Publié par - 26 octobre 2018

Catégorie(s): Cinéma, Sorties DVD/BR/Livres

Nous évoquions dans un précédent article consacré à Robert Bresson l’approche singulière qui est la sienne quant à la gestion de l’impact des techniques sur le film. L’édition chez TF1 Studio de l’un de ses films les plus célèbres, Les dames du bois de Boulogne, vient à la fois confirmer l’hypothèse et, en même temps, lier ce processus à une réflexion profonde sur la nature du cinéma, véritable langage artistique autonome aux yeux de Bresson. À ce titre, on notera que Les dames du bois de Boulogne apparaît comme une première rupture dans le cinéma français et augure celles, futures, de la Nouvelle Vague.

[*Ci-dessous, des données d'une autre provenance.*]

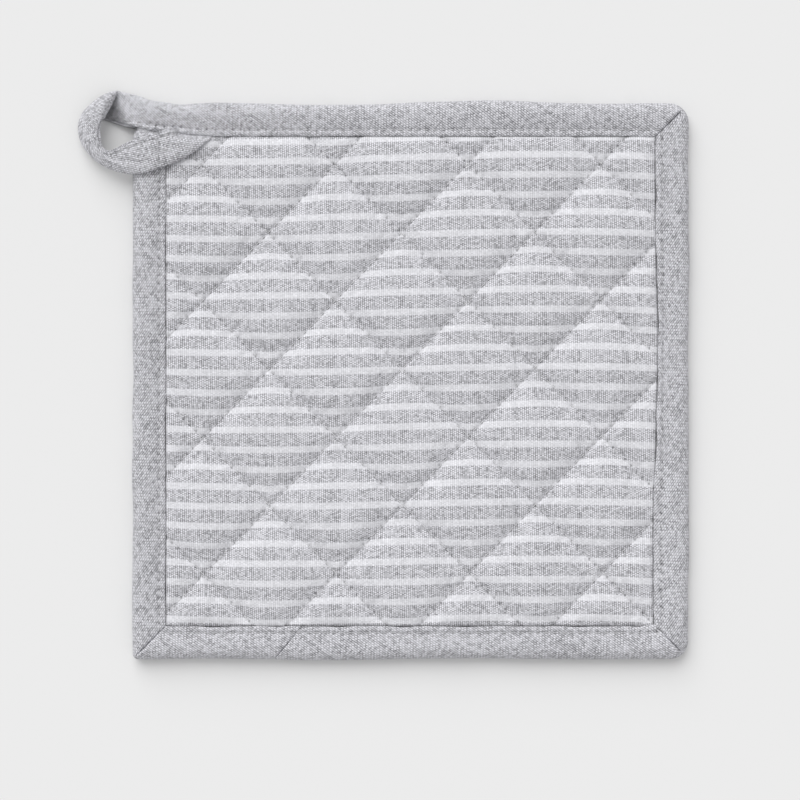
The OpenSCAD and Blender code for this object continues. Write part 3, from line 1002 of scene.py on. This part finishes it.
def build_long_strip():
    top = strip_side(0, crease_x, ROUND_CORNER, 620, over_end=True)
    right = strip_side(1, ROUND_CORNER, ROUND_CORNER, 560, over_end=False)
    bottom = strip_side(2, ROUND_CORNER, join_plane, 420, over_start=True)
    leave_corner(*top)
    lifted = bump_at(top[0][..., 0], -HALF + 24, 6.5) * bump_at(OPEN[None, :, 0], 0.4, 1.8)
    top[0][..., 2] += 0.55 * lifted * (OPEN_SIDE > 0)
    parts = [(turned(g, q), w, h) for q, (g, w, h) in enumerate((top, right, bottom))]
    grid, weave, painted_dark = joined(parts)
    obj = tape_object("binding_strip_long_tape", grid, weave, painted_dark)
    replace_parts(obj, "binding_strip_long")
    across_hinge(obj)


def build_short_strip():
    bottom = strip_side(2, join_plane, SMALL_CORNER, 220, over_end=True)
    left = strip_side(3, SMALL_CORNER, lambda inset: HALF - 7.0, 560)
    far = smooth(INNER - 0.5, INNER + 2.0, left[0][..., 0])
    squeezed = MID_Z + (left[0][..., 2] - MID_Z) * 0.60
    left[0][..., 2] = left[0][..., 2] * (1 - far) + squeezed * far
    under = smooth(56, 64, left[0][..., 0]) * smooth(INNER + 2, INNER - 2, left[0][..., 0])
    left[0][..., 2] -= 0.25 * under * (OPEN_SIDE > 0) * OUTSIDE
    left[0][..., 1] -= 1.3 * smooth(INNER - 1, INNER + 5, left[0][..., 0]) * (OPEN[None, :, 0] > 8)
    parts = [(turned(g, q), w, h) for q, (g, w, h) in ((2, bottom), (3, left))]
    grid, weave, painted_dark = joined(parts)
    obj = tape_object("binding_strip_short_tape", grid, weave, painted_dark)
    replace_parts(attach(obj, "pad"), "binding_strip_short")


# The loop's two edges from the crease round to the tail's hidden end: x and y from the pad's top left corner,
# and the height of the tape's middle.
LOOP_OUTER = [
    (-8.2, 3.6, 2.8), (-6.4, 4.2, 2.8), (-5.1, 4.5, 3.6), (-6.2, 4.2, 4.7), (-8.2, 3.8, 4.9), (-11.4, 2.3, 4.8),
    (-15.0, -0.3, 3.9), (-17.9, -3.3, 3.2), (-19.5, -6.9, 2.7), (-19.5, -10.9, 2.5), (-18.3, -14.5, 2.7),
    (-16.1, -17.7, 3.2), (-12.9, -20.8, 4.0), (-8.9, -23.4, 5.2), (-4.6, -25.1, 6.0), (0.1, -25.8, 6.7),
    (5.1, -25.3, 7.1), (10.5, -23.5, 7.3), (15.6, -21.7, 7.0), (20.6, -19.0, 6.6), (25.3, -15.6, 6.2),
    (29.3, -12.3, 5.4), (32.0, -9.8, 4.5), (33.5, -8.4, 4.4),
]
LOOP_INNER = [
    (-13.0, -6.3, 4.5), (-11.2, -6.0, 4.6), (-9.9, -5.8, 5.5), (-10.5, -6.2, 6.6), (-10.7, -7.0, 7.0),
    (-11.0, -8.1, 7.2), (-11.2, -9.2, 7.3), (-11.2, -10.3, 7.3), (-11.1, -11.4, 7.3), (-11.0, -12.9, 7.3),
    (-10.9, -14.2, 7.3), (-10.7, -15.6, 7.2), (-9.6, -16.9, 7.2), (-7.9, -17.5, 7.2), (-5.3, -16.4, 7.2),
    (-2.4, -14.9, 7.3), (1.2, -13.4, 7.4), (5.5, -12.0, 7.5), (9.5, -10.7, 7.5), (12.7, -9.7, 7.4),
    (15.6, -9.0, 7.0), (19.3, -7.6, 5.4), (23.0, -7.0, 4.4), (26.0, -6.6, 4.3),
]
LOOP_STATIONS = 420
FLAP_STATION = 300  # the station where every row of the loop's weave is level


def loop_edges():
    outer = curve_through(LOOP_OUTER, LOOP_STATIONS)
    inner = curve_through(LOOP_INNER, LOOP_STATIONS)
    for edge in (outer, inner):
        edge[:, 0] -= HALF
        edge[:, 1] += HALF
    return outer, inner


def loop_place(leg, high):
    """Points of the loop's tape along its whole run, at a distance from its sewn edge and from its middle."""
    outer, inner = loop_edges()
    share = leg / LEG
    points = inner + share * (outer - inner)
    across = np.linalg.norm((outer - inner)[:, :2], axis=1)
    tilt = (outer[:, 2] - inner[:, 2]) / across
    level = np.cos(np.arctan(tilt))
    out = (outer - inner)[:, :2] / across[:, None]
    step = np.arange(LOOP_STATIONS) / (LOOP_STATIONS - 1)
    thin = 1 - 0.45 * smooth(0.86, 0.95, step) - 0.3 * smooth(0.10, 0.0, step)
    points[:, :2] -= out * (high * thin * np.sin(np.arctan(tilt)))[:, None]
    points[:, 2] += high * thin * level
    crown = math.sin(math.pi * share) * smooth(0.08, 0.2, step) * smooth(0.62, 0.5, step)
    points[:, 2] += crown
    fold = smooth(0.42, 0.52, step) * smooth(0.72, 0.6, step)
    ridge_at = 2.2 + 7.5 * smooth(0.46, 0.68, step)
    points[:, 2] += fold * (0.55 * bump_at(leg, ridge_at, 1.1) - 0.35 * bump_at(leg, ridge_at - 2.0, 1.3))
    under = smooth(INNER - 2.0, INNER + 0.8, points[:, 1]) * smooth(-HALF + 14.5, -HALF + 18.0, points[:, 0])
    points[:, 2] = points[:, 2] * (1 - under) + (LINE_Z + 0.15 + 0.25 * high) * under
    return points


def build_loop():
    grid = np.zeros((LOOP_STATIONS, ROWS, 3))
    weave = np.zeros((LOOP_STATIONS, ROWS, 2))
    painted_dark = np.zeros((LOOP_STATIONS, ROWS))
    outer, inner = loop_edges()
    width = np.linalg.norm(outer - inner, axis=1)
    step = np.linspace(0, 1, LOOP_STATIONS)
    level_run = run_length((outer + inner) / 2)
    level_run -= level_run[FLAP_STATION]
    on_tail = np.arange(LOOP_STATIONS) > LOOP_STATIONS // 2
    own_run = run_length(loop_place(2.1, 0.4))
    for row in range(ROWS):
        leg, high = CLOSED[row]
        points = loop_place(leg, high)
        dent, dark = edge_dents(own_run, np.full(LOOP_STATIONS, leg + 0.2))
        uneven = 0.22 * waves(points[:, 0], points[:, 1], 91, 13) * bump_at(leg, 6, 5)
        crossed = bump_at(points[:, 0], -STITCH_IN, 0.7) * on_tail
        beside = bump_at(points[:, 0], -STITCH_IN, 0.44) * on_tail
        spot = (points[:, 1] / STITCH - np.round(points[:, 1] / STITCH)) * STITCH
        # painted shade: dark dots at the needle holes where the edge stitching crosses the tail
        dark = np.maximum(0.6 * dark, (high > 0) * 0.7 * beside * bump_at(spot, 0, 0.5))
        points[:, 2] += OUTSIDE[row] * np.sign(high) * (0.7 * dent + 0.5 * uneven * (1 - crossed) - 0.3 * crossed)
        grid[:, row] = points
        run = run_length(points)
        own = run - run[FLAP_STATION] - level_run
        weave[:, row, 0] = -level_run - own * (0.3 + 0.7 * smooth(0.42, 0.58, step)) - 60
        weave[:, row, 1] = CLOSED_GIRTH[row] * width / LEG
        painted_dark[:, row] = dark * OUTSIDE[row]
    obj = tape_object("hanging_loop_tape", grid, weave, painted_dark)
    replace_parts(obj, "hanging_loop", "loop_tail")
    across_hinge(obj)


def build_edge_threads():
    """The stitches that hold the binding, and those that close the loop."""
    stitch_z = MID_Z + 2.40
    span = np.arange(-STITCH_IN, STITCH_IN + 0.01, 0.25)
    for face, z, up in (("needle", stitch_z, 1.0), ("bobbin", MID_Z - 2.5, -1.0)):
        top_x = np.arange(-HALF - 3.6, STITCH_IN, 0.25)
        share = STITCH_LEG / LEG
        low, high, moved, close = leaving(top_x)
        top_y = STITCH_IN + moved * (low + share * (high - low) - STITCH_IN)
        top_z = z * (1 - close) + (tape_plane(top_y) + up * 0.64) * close
        lines = [np.column_stack([top_x, top_y, top_z])]
        right, bottom, left = (
            np.column_stack(np.broadcast_arrays(*place, z))
            for place in ((STITCH_IN, span[::-1]), (span[::-1], -STITCH_IN), (-STITCH_IN, span[span < INNER - 0.5])))
        if up > 0:
            left = left[left[:, 1] < HALF - 25.5]
            lines.append(tail_crossing())
        lines += [right, bottom, left]
        obj = stitches(f"binding_{face}_stitches", lines, EDGE_THREAD, f"binding_{face}_thread", body=None, up=up,
                       radius=0.15, lift=0.06, seed=7)
        across_hinge(obj)
    for face, up in (("needle", 1.0), ("bobbin", -1.0)):
        line = loop_place(2.1, up * 0.64)
        middle = int(0.60 * LOOP_STATIONS)
        first, last = int(0.14 * LOOP_STATIONS), int(0.86 * LOOP_STATIONS)
        for part, points in (("loop", line[first:middle]), ("tail", line[middle:last])):
            obj = stitches(f"{part}_{face}_stitches", [points], EDGE_THREAD, f"{part}_{face}_thread", body=None,
                           up=up, radius=0.14, lift=0.06, sink=0.3, seed=9)
            across_hinge(obj)


def tail_crossing():
    """The edge stitching's path over the loop's tail, on the tape's upper face."""
    best = []
    for leg in np.arange(2.6, 10.6, 0.5):
        line = loop_place(leg, 1.1)
        half_way = LOOP_STATIONS // 2
        at = half_way + int(np.argmin(np.abs(line[half_way:, 0] + STITCH_IN)))
        best.append(line[at])
    best = np.array(best)
    best[:, 0] = -STITCH_IN
    best[:, 2] += 0.12
    return best[::-1]


def build_seam_thread():
    """The hidden seam that joins the two strips."""
    low, high = box_mm("join_seam_thread")
    lines = []
    middle = (low + high) / 2
    for z in (low[2] + 0.2, high[2] - 0.2):
        lines.append([(low[0], low[1], z), (middle[0], middle[1], z), (high[0], high[1], z)])
    obj = stitches("join_seam_stitches", lines, EDGE_THREAD, "join_seam_thread", radius=0.12, lift=0.0, sink=0.1)


# ---- Room ----


def build_room():
    size = 3000.0
    verts = [(-size, -size, 0), (size, -size, 0), (size, size, 0), (-size, size, 0)]
    floor = new_object("floor", verts, [[0, 1, 2, 3]], floor_material())

    lamp = bpy.data.lights.new("window", "SUN")
    lamp.energy = 2.0
    lamp.angle = math.radians(56)
    lamp_object = bpy.data.objects.new("window", lamp)
    bpy.context.scene.collection.objects.link(lamp_object)
    towards = Vector((-0.36, 0.93, 0.78))
    lamp_object.rotation_euler = towards.to_track_quat("Z", "Y").to_euler()

    world = bpy.data.worlds.new("studio")
    bpy.context.scene.world = world
    world.use_nodes = True
    background = world.node_tree.nodes["Background"]
    background.inputs["Color"].default_value = (1.0, 1.0, 1.0, 1.0)
    background.inputs["Strength"].default_value = 0.63

    view = bpy.context.scene.view_settings
    view.view_transform = "Standard"
    view.look = "None"


def build_camera():
    """Straight above the pad, through a long lens."""
    camera = bpy.data.cameras.new("camera")
    camera.lens = 100
    camera.sensor_width = 36
    view_width = 1.44 * 2 * HALF
    away = view_width / camera.sensor_width * camera.lens
    camera_object = bpy.data.objects.new("camera", camera)
    camera_object.location = Vector((-3.8, -6.7, MID_Z + away)) * MM
    bpy.context.scene.collection.objects.link(camera_object)
    bpy.context.scene.camera = camera_object


build_camera()
build_room()
build_panels()
build_wadding()
build_quilting_threads()
build_long_strip()
build_short_strip()
build_loop()
build_edge_threads()
build_seam_thread()
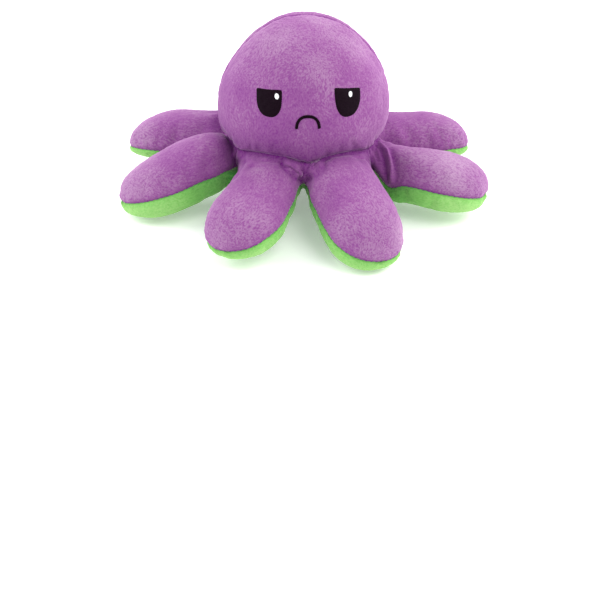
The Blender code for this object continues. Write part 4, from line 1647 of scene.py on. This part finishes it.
@dataclass
class Sewing:
    """Lays stitches along paths."""

    tree: bpy.types.NodeTree
    wardrobe: Wardrobe
    squareness: float = 0.87

    def path(self, name: str, points: list, ups: list, closed: bool) -> bpy.types.Object:
        """Path of edges whose points carry the direction that the cloth faces."""
        count = len(points)
        edges = [(index, index + 1) for index in range(count - 1)]
        if closed:
            edges.append((count - 1, 0))
        mesh = bpy.data.meshes.new(name)
        mesh.from_pydata((np.array(points) * MM).tolist(), edges, [])
        store(mesh, "up", np.array(ups))
        return make_object(name, mesh)

    def sew(self, name: str, points: list, ups: list, stitching: Stitching, slot: Slot,
            closed: bool = False) -> bpy.types.Object:
        """Lay stitches along a path.

        Args:
            name: name of the piece.
            points: places along the path in millimetres.
            ups: direction that the cloth faces at each place.
            stitching: size of the stitches.
            slot: finish of the thread.
            closed: True where the path meets its own start.

        Returns:
            The stitches as one piece.
        """
        item = self.path(name, points, ups, closed)
        grown(item, self.tree, {
            "Spacing": stitching.spacing * MM, "Along": stitching.along * MM,
            "Across": stitching.across * MM, "Thickness": stitching.thickness * MM,
            "Slant": stitching.slant, "Sway": stitching.sway, "Seed": stitching.seed,
            "Thread": self.wardrobe.materials[slot]})
        self.wardrobe.dress(item, slot)
        log.info("%s: %d faces", name, len(item.data.polygons))
        return item

    def bag_seam(self, name: str, node: str, drape: Drape, dome: Dome, outside: bool,
                 foot: float, slot: Slot) -> None:
        """Stitch the crown seam of the head or the pocket."""
        normal = drape.trunk.seam_normal()
        ear = np.cross(normal, [0.0, 0.0, 1.0])
        ear /= np.linalg.norm(ear)
        over = np.cross(ear, normal)
        over *= math.copysign(1.0, over[2])
        centre = np.array([0.0, 0.0, dome.centre])
        points, ups = [], []
        for angle in np.linspace(-0.5, math.pi + 0.5, 150):
            way = ear * math.cos(angle) + over * math.sin(angle)
            guess = centre + way * dome.half_height * (1.0 if outside else 0.95)
            start = centre if not outside else centre + way * 120.0
            ray = Vector(way if not outside else -way)
            hit, _, _, _ = drape.tree.ray_cast(Vector(start) * MM, ray)
            if hit is None or guess[2] < foot:
                continue
            facing = way if outside else -way
            points.append(np.array(hit) / MM + facing * 0.1)
            ups.append(facing)
        item = self.sew(name, points, ups, FINE_RUNNING, slot)
        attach(item, HEAD_BODY)
        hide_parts(node)

    def ring(self, name: str, node: str, drape: Drape, patch: int, slot: Slot) -> None:
        """Stitch round the open edge of the head or the pocket."""
        points, ups = drape.seam(lambda first, second: second == patch)
        item = self.sew(name, points, ups, FINE_RUNNING, slot, closed=True)
        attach(item, HEAD_BODY)
        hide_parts(node)

    def mouth(self, name: str, node: str, drape: Drape, dome: Dome, outside: bool,
              middle: tuple, half_width: float, rise: float) -> None:
        """Embroider a mouth as a row of satin stitches along half an oval.

        Args:
            name: name of the piece.
            node: CAD node that it stands for.
            drape: finds the cloth.
            dome: bag that carries the face.
            outside: True on the head, False inside the pocket.
            middle: place of the oval's centre, across and up.
            half_width: half the mouth's width.
            rise: how far its middle stands above its corners; less than 0 for a smile.
        """
        points, ups = [], []
        for angle in np.linspace(0.0, math.pi, 60):
            across, up = math.cos(angle), math.sin(angle)
            across = math.copysign(abs(across) ** self.squareness, across)
            place, facing = drape.on_bag(dome, middle[0] - half_width * across,
                                         middle[1] + rise * up ** self.squareness, outside)
            points.append(place + facing * 0.2)
            ups.append(facing)
        item = self.sew(name, points, ups, SATIN, Slot.BLACK)
        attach(item, HEAD_BODY)
        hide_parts(node)

    def leg_edge(self, leg: Leg, drape: Drape) -> None:
        """Stitch the edge seam of a leg, from crotch to crotch round its tip."""
        top, under = leg.patches
        points, ups = drape.seam(lambda first, second: (first, second) == (top, under))
        item = self.sew(leg.plan.name + "_edge_stitches", points, ups, RUNNING,
                        Slot.PURPLE_THREAD)
        leg.bend(item)
        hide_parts(leg.plan.name + "_leg_seam", "ring_seam_thread")


def main() -> None:
    """Build and dress the octopus, part by part."""
    logging.basicConfig(level=logging.INFO, format="%(name)s %(message)s")
    Stage().build()
    wardrobe = Wardrobe()
    skin = Skin()
    whole = skin.build()
    skin.fill_out(whole)
    skin.refine(whole)
    skin.sculpt(whole)
    trunk = skin.trunk
    head, pocket = trunk.head(), trunk.pocket()
    Bag(trunk, head, skin.head_patch, Slot.PURPLE, HEAD_PANELS).make(skin, whole, wardrobe)
    Bag(trunk, pocket, skin.pocket_patch, Slot.GREEN, POCKET_PANELS).make(skin, whole, wardrobe)
    drape = Drape(whole, trunk)
    sewing = Sewing(stitches_along_seam(), wardrobe)
    for number, plan in enumerate(LEGS):
        leg = Leg(plan, number)
        leg.make(skin, whole, wardrobe)
        sewing.leg_edge(leg, drape)
    for patch in FROWN:
        patch.make(drape, head, True, wardrobe)
    for patch in SMILE:
        patch.make(drape, pocket, False, wardrobe)
    sewing.mouth("frown_mouth_satin", "frown_mouth", drape, head, True, (0.0, 58.2), 5.6, 6.0)
    sewing.mouth("smile_mouth_satin", "smile_mouth", drape, pocket, False, (0.0, 39.9), 4.6,
                 -5.6)
    sewing.bag_seam("crown_seam_stitches", "crown_seam_thread", drape, head, True, 40.0,
                    Slot.PURPLE_THREAD)
    sewing.bag_seam("pocket_seam_stitches", "pocket_seam_thread", drape, pocket, False, 20.0,
                    Slot.GREEN_THREAD)
    sewing.ring("neck_seam_stitches", "neck_seam_thread", drape, skin.head_patch,
                Slot.PURPLE_THREAD)
    sewing.ring("mouth_seam_stitches", "mouth_seam_thread", drape, skin.pocket_patch,
                Slot.GREEN_THREAD)
    bpy.data.objects.remove(whole)


if __name__ == "__main__":
    main()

Pour Bresson, le cinéma et sa conception se doivent d’appartenir à une tangibilité vérifiable par le spectateur. Rien ne doit s’interposer entre la pensée d’un cinéaste et ce qu’il exprime par l’intermédiaire du langage filmique. La réflexion sur une problématique et les intentions formelles se doivent d’être concrétisées par une mise en forme qui est la matière même du film. Donc, chez Bresson, pour ne pas créer d’interférence entre la diffusion d’une idée et la réception de celle-ci par un spectateur, il faut limiter les effets visibles de toutes les techniques qui entrent dans la fabrication d’un film.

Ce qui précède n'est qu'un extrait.